Source excerpt:
————
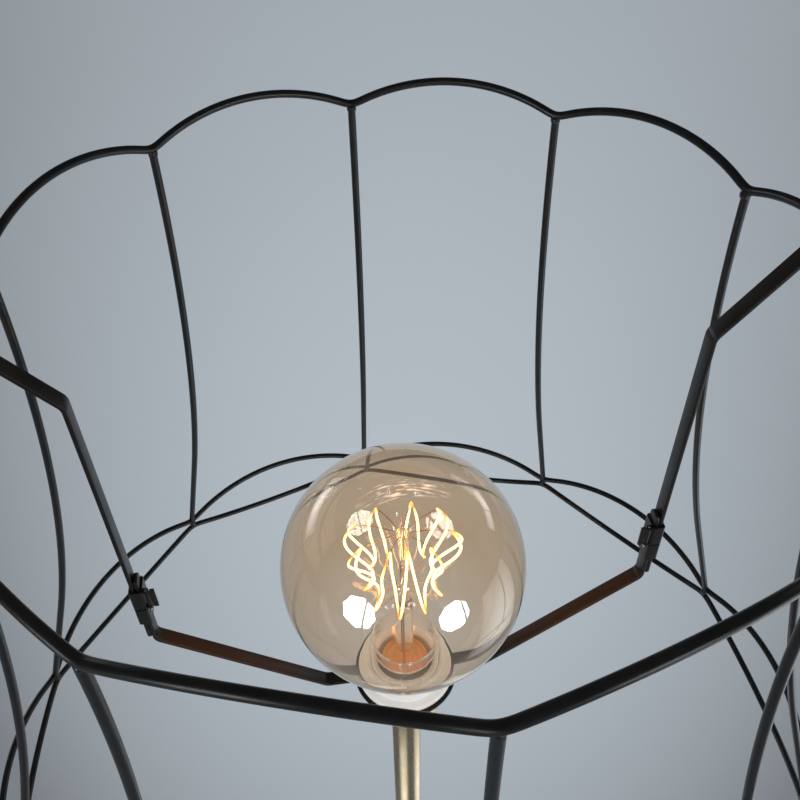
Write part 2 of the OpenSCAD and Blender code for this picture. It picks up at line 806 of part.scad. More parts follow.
// Half outline of the glass envelope, drawn inwards by inset
module globe_outline(inset) {
    r = globe_r - inset;
    neck = neck_r - inset;
    blend = neck_blend_r + inset;
    foot = neck_foot_r - inset;
    centre_x = neck_r + neck_blend_r;
    reach = globe_r + neck_blend_r;
    touch = [centre_x * r / reach, globe_z + (neck_blend_z - globe_z) * r / reach];
    intersection() {
        translate([0, globe_z]) circle(r = r, $fn = 128);
        translate([0, neck_blend_z]) square([globe_d, globe_d + 40]);
    }
    difference() {
        polygon([[0, neck_blend_z], [centre_x, neck_blend_z], touch, [0, touch[1]]]);
        translate([centre_x, neck_blend_z]) circle(r = blend, $fn = 96);
    }
    polygon([
        [0, glass_foot_z], [foot, glass_foot_z], [foot, neck_foot_z], [neck, neck_taper_z],
        [neck, neck_blend_z + tiny], [0, neck_blend_z + tiny]
    ]);
}

module bulb_globe() {
    color("goldenrod", 0.4) rotate_extrude($fn = 128) difference() {
        globe_outline(0);
        globe_outline(glass_t);
        translate([-tiny, glass_foot_z - tiny]) square([neck_foot_r - glass_t + tiny, glass_t + 2 * tiny]);
    }
}

module bulb_cap() {
    wall = 0.5;
    r_in = neck_foot_r + seat_gap;
    skirt = 6;
    color("silver") rotate_extrude($fn = 96) difference() {
        union() {
            translate([r_in, cap_top_z - skirt]) square([cap_r - r_in, skirt]);
            translate([r_in, cap_foot_z]) square([cap_r - thread_deep - r_in + 0.6, cap_l - 1]);
            thread_arcs(cap_r - thread_deep, cap_foot_z + 0.4, cap_l - skirt - 0.4, thread_deep);
        }
        translate([0, cap_foot_z - 5]) square([r_in, cap_l + 10]);
    }
}

module cap_insulator() {
    r_top = neck_foot_r + seat_gap - seat_gap / 2;
    color("black") translate([0, 0, contact_z + 1.5]) difference() {
        union() {
            translate([0, 0, cap_foot_z - contact_z - 1.5]) cylinder(r = r_top, h = 2);
            cylinder(r1 = 6, r2 = r_top, h = cap_foot_z - contact_z - 1.5);
        }
        translate([0, 0, -1]) cylinder(r = 1.5, h = 12);
    }
}

module cap_contact() {
    color("silver") translate([0, 0, contact_z]) {
        cylinder(r = 4.5, h = 1.5);
        cylinder(r = 1.4, h = 5);
    }
}

// Glass stem: a flare sealed into the neck, a tube, a pressed head and a rod with two buttons
module bulb_stem() {
    flare_z = glass_foot_z + 1.5;
    flare_h = 14;
    tube_top = press_z - 4;
    color("lightgray", 0.5) {
        rotate_extrude() difference() {
            union() {
                translate([0, glass_foot_z]) square([stem_foot_r, 1.5]);
                polygon([[0, flare_z], [stem_foot_r, flare_z], [stem_tube_r, flare_z + flare_h], [0, flare_z + flare_h]]);
                translate([0, flare_z]) square([stem_tube_r, tube_top - flare_z]);
                translate([0, tube_top]) circle(r = stem_tube_r);
                translate([0, tube_top]) square([stem_rod_r, button_z - tube_top]);
                translate([0, hub_z]) circle(r = button_r);
                translate([0, button_z]) circle(r = button_r);
            }
            translate([-20, glass_foot_z - 20]) square([20, globe_d * 2]);
            translate([0, glass_foot_z - 1]) square([stem_tube_r - stem_wall, tube_top - glass_foot_z + 1]);
        }
    }
}

module rod_between(p, q, r) {
    d = q - p;
    l = norm(d);
    translate(p) rotate([0, acos(d[2] / l), atan2(d[1], d[0])]) cylinder(r = r, h = l, $fn = 16);
}

// The filament winds down and up round a cage, from one end to the other: u counts its strands.
// A hairpin_round near 1 gives straight strands with tight hairpins.
hairpin_round = 0.985;
strands = 2 * hairpins;
strand_step = 360 / (strands + 1);
first_angle = 90 + filament_turn + strand_step / 2;
function strand_share(u) = 0.5 - asin(hairpin_round * cos(180 * u)) / asin(hairpin_round) / 2;
// The strands sway at the left and the right, and lean inwards in front and behind
function cage_lean(a) = (lean_behind + lean_front + (lean_behind - lean_front) * sin(a)) / 2 * pow(sin(a), 2);
function cage_r(share, a) = cage_foot_r + (cage_top_r - cage_foot_r - cage_lean(a)) * share
    - strand_sway * pow(cos(a), 2) * sin(360 * share);
function cage_spot(r, a, z) = [r * cos(a), r * sin(a), z];
function cage_point(u, inside = 0) = let (share = strand_share(u), a = first_angle + u * strand_step)
    cage_spot(cage_r(share, a) - inside, a, globe_z - cage_foot + (cage_top + cage_foot) * share);

// Closed tube swept along points: each ring stands square to the route, with the axis as its reference
function unit(v) = v / norm(v);
function route_ring(points, i, r, sides) = let (
    last = len(points) - 1,
    along = unit(points[min(i + 1, last)] - points[max(i - 1, 0)]),
    outward = unit([points[i][0], points[i][1], 0]),
    side = unit(cross(along, outward)),
    up = cross(side, along)
) [for (s = [0 : sides - 1]) points[i] + r * (cos(360 * s / sides) * up + sin(360 * s / sides) * side)];

module swept_tube(points, r, sides) {
    n = len(points);
    rings = [for (i = [0 : n - 1]) each route_ring(points, i, r, sides)];
    walls = [for (i = [0 : n - 2], s = [0 : sides - 1]) let (
        a = i * sides + s, b = i * sides + (s + 1) % sides, c = b + sides, d = a + sides
    ) each [[a, b, c], [a, c, d]]];
    last = (n - 1) * sides;
    foot = [for (s = [1 : sides - 2]) [0, s + 1, s]];
    head = [for (s = [1 : sides - 2]) [last, last + s, last + s + 1]];
    polyhedron(points = rings, faces = [for (f = concat(walls, foot, head)) [f[0], f[2], f[1]]], convexity = 10);
}

strand_points = 10;
module filament() {
    route = [for (i = [0 : strands * strand_points]) cage_point(i / strand_points)];
    color("orange") swept_tube(route, filament_d / 2, 6);
}

support_gap = filament_d / 2 + wire_support_r + seat_gap;

// Fine wire from a glass button of the stem at height z to a hairpin of the filament
module support(z, u) {
    centre = [0, 0, z];
    hook = cage_point(u, support_gap);
    rod_between(centre + (button_r + seat_gap) * unit(hook - centre), hook, wire_support_r);
}

module upper_supports() {
    color("orange") for (k = [0 : hairpins - 1]) support(button_z, 2 * k + 1);
}

module lower_supports() {
    color("orange") for (k = [1 : hairpins - 1]) support(hub_z, 2 * k);
}

// Two leads: from the cap up the stem's tube, and from the pressed head out to the filament's ends
module stem_leads() {
    lead_r = 0.4;
    at = stem_tube_r - stem_wall - 1.2;
    tube_top = press_z - 4;
    low_z = cap_foot_z + 2.5;
    color("silver") difference() {
        for (u = [0, strands]) {
            a = first_angle + u * strand_step;
            rod_between(cage_spot(at, a, low_z), cage_spot(at, a, tube_top - 1), lead_r);
            rod_between(cage_spot(stem_tube_r - 1, a, press_z - 2), cage_point(u) - [0, 0, support_gap + lead_r],
                lead_r);
        }
        translate([0, 0, tube_top]) sphere(r = stem_tube_r);
    }
}

floor_pad();
ballast_weight();
base_cover();
base_washer();
base_nut();
cord_bush();
terminal_block();
foot_rod();
foot_plug();
foot_collar();
lower_post_tube();
post_joiner();
post_joint_ring();
upper_post_tube();
head_plug();
head_rod();
inner_lead();
holder_cup();
cup_nut();
holder_core();
terminal_screws();
centre_contact();
screw_shell();
holder_sleeve();
retaining_ring();
carrier_ring();
rotate([0, 0, 180]) carrier_arm();  // left_carrier_arm
carrier_arm();  // right_carrier_arm
rotate([0, 0, 180]) clip(1);  // left_clip
clip(-1);  // right_clip
rotate([0, 0, 180]) clip_rivet();  // left_clip_rivet
clip_rivet();  // right_clip_rivet
rotate([0, 0, 180]) lever_pin(1);  // left_lever_pin
lever_pin(-1);  // right_lever_pin
rotate([0, 0, 180]) lever(1);  // left_lever
lever(-1);  // right_lever
top_ring();
upper_bottom_ring();
lower_bottom_ring();
rotate([0, 0, 180]) hanger();  // left_hanger
hanger();  // right_hanger
rib(1);  // rib_01
rib(2);  // rib_02
rib(3);  // rib_03
rib(4);  // rib_04
rib(5);  // rib_05
rib(6);  // rib_06
rib(7);  // rib_07
rib(8);  // rib_08
rib(9);  // rib_09
rib(10);  // rib_10
bulb_globe();
bulb_cap();
cap_insulator();
cap_contact();
bulb_stem();
stem_leads();
upper_supports();
lower_supports();
filament();
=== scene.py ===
"""Looks of a retro floor lamp: a scalloped wire shade frame round a bare globe bulb on a brass post.

Sizes in the classes are in millimetres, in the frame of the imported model, and meshes are made in metres.
"""

import logging
import math
from collections.abc import Callable, Sequence
from dataclasses import dataclass, field, replace
from enum import Enum

import bmesh
import bpy
from mathutils import Matrix, Vector


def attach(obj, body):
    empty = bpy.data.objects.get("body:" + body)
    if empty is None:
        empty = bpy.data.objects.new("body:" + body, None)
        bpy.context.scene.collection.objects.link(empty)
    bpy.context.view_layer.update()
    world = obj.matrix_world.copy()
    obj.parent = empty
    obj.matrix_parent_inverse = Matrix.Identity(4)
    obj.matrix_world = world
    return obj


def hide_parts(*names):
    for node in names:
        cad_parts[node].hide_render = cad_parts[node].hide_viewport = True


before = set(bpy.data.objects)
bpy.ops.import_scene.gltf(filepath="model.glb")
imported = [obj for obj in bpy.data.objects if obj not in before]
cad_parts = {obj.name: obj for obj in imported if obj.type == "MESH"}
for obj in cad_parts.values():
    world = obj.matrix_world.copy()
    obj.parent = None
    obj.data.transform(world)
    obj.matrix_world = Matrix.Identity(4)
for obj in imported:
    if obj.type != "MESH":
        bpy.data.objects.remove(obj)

MM = 0.001
MERGE_WITHIN = 2e-6
FLAT_WITHIN = 1.5
BEVEL_ABOVE = 40.0
SAME_POINT = 1e-5
ON_AXIS = 1e-6
LOG = logging.getLogger("floor_lamp")

Colour = tuple[float, float, float, float]
Point = tuple[float, float]
Span = tuple[float, float]
Corner = tuple[float, ...]


class Body(Enum):
    """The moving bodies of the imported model."""

    STAND = "stand"
    LOCKING_RING = "locking_ring"
    CARRIER = "carrier"
    LEFT_LEVER = "left_clip_lever"
    RIGHT_LEVER = "right_clip_lever"
    SHADE = "shade"
    BULB = "bulb"


class Slot(Enum):
    """The record's material slots."""

    FELT = "felt"
    IRON = "iron"
    SATIN_BRASS = "satin_brass"
    RAW_BRASS = "raw_brass"
    STEEL = "steel"
    BLACK_BUSH = "black_bush"
    WHITE_PLASTIC = "white_plastic"
    LEAD_JACKET = "lead_jacket"
    BLACK_WIRE = "black_wire"
    BLACK_STRIP = "black_strip"
    DARK_RIVET = "dark_rivet"
    TINTED_GLASS = "tinted_glass"
    CLEAR_GLASS = "clear_glass"
    CAP_BRASS = "cap_brass"
    CAP_BLACK = "cap_black"
    SUPPORT_WIRE = "support_wire"
    FILAMENT_GLOW = "filament_glow"


class Side(Enum):
    """The two sides of the carrier, as the sign of X."""

    LEFT = -1
    RIGHT = 1

    @property
    def word(self) -> str:
        """The side's name in lower case, as the nodes have it."""
        return self.name.lower()


class Grain(Enum):
    """The way a metal's fine marks run."""

    DRAWN = "along the axis"
    TURNED = "round the axis"


def colour(red: float, green: float, blue: float) -> Colour:
    """A linear colour with full opacity."""
    return (red, green, blue, 1.0)


# Node trees


class Field:
    """A value in a node tree. Arithmetic on it adds the nodes that work it out."""

    def __init__(self, tree: "Tree", socket: bpy.types.NodeSocket) -> None:
        """Keeps the tree and the socket that gives the value."""
        self.tree = tree
        self.socket = socket

    def op(self, operation: str, *others: object, first: object = None) -> "Field":
        """Adds one Math node.

        Args:
            operation: The Math node's operation.
            others: The values after the first.
            first: The first value, where it isn't this field.

        Returns:
            The node's result.
        """
        values = [self if first is None else first, *others]
        node = self.tree.add("ShaderNodeMath", dict(enumerate(values)), operation=operation)
        return Field(self.tree, node.outputs[0])


def arithmetic(operation: str, swapped: bool = False) -> Callable[[Field, object], Field]:
    """Makes a method of Field that adds one Math node.

    Args:
        operation: The Math node's operation.
        swapped: Whether the other value comes first.

    Returns:
        The method.
    """

    def method(self: Field, other: object) -> Field:
        """Works out the result of this field and another value."""
        return self.op(operation, self, first=other) if swapped else self.op(operation, other)

    return method


Field.__add__ = Field.__radd__ = arithmetic("ADD")
Field.__sub__, Field.__rsub__ = arithmetic("SUBTRACT"), arithmetic("SUBTRACT", True)
Field.__mul__ = Field.__rmul__ = arithmetic("MULTIPLY")
Field.__truediv__, Field.__rtruediv__ = arithmetic("DIVIDE"), arithmetic("DIVIDE", True)
Field.__pow__ = arithmetic("POWER")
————
What you are asked to do: Every line from the one containing "rotate([0, 0, 180]) clip_rivet();" through the one containing "for node in" is to be given again exactly, both ends included, and no line outside that range.

Written reply:
rotate([0, 0, 180]) clip_rivet();  // left_clip_rivet
clip_rivet();  // right_clip_rivet
rotate([0, 0, 180]) lever_pin(1);  // left_lever_pin
lever_pin(-1);  // right_lever_pin
rotate([0, 0, 180]) lever(1);  // left_lever
lever(-1);  // right_lever
top_ring();
upper_bottom_ring();
lower_bottom_ring();
rotate([0, 0, 180]) hanger();  // left_hanger
hanger();  // right_hanger
rib(1);  // rib_01
rib(2);  // rib_02
rib(3);  // rib_03
rib(4);  // rib_04
rib(5);  // rib_05
rib(6);  // rib_06
rib(7);  // rib_07
rib(8);  // rib_08
rib(9);  // rib_09
rib(10);  // rib_10
bulb_globe();
bulb_cap();
cap_insulator();
cap_contact();
bulb_stem();
stem_leads();
upper_supports();
lower_supports();
filament();
=== scene.py ===
"""Looks of a retro floor lamp: a scalloped wire shade frame round a bare globe bulb on a brass post.

Sizes in the classes are in millimetres, in the frame of the imported model, and meshes are made in metres.
"""

import logging
import math
from collections.abc import Callable, Sequence
from dataclasses import dataclass, field, replace
from enum import Enum

import bmesh
import bpy
from mathutils import Matrix, Vector


def attach(obj, body):
    empty = bpy.data.objects.get("body:" + body)
    if empty is None:
        empty = bpy.data.objects.new("body:" + body, None)
        bpy.context.scene.collection.objects.link(empty)
    bpy.context.view_layer.update()
    world = obj.matrix_world.copy()
    obj.parent = empty
    obj.matrix_parent_inverse = Matrix.Identity(4)
    obj.matrix_world = world
    return obj


def hide_parts(*names):
    for node in names:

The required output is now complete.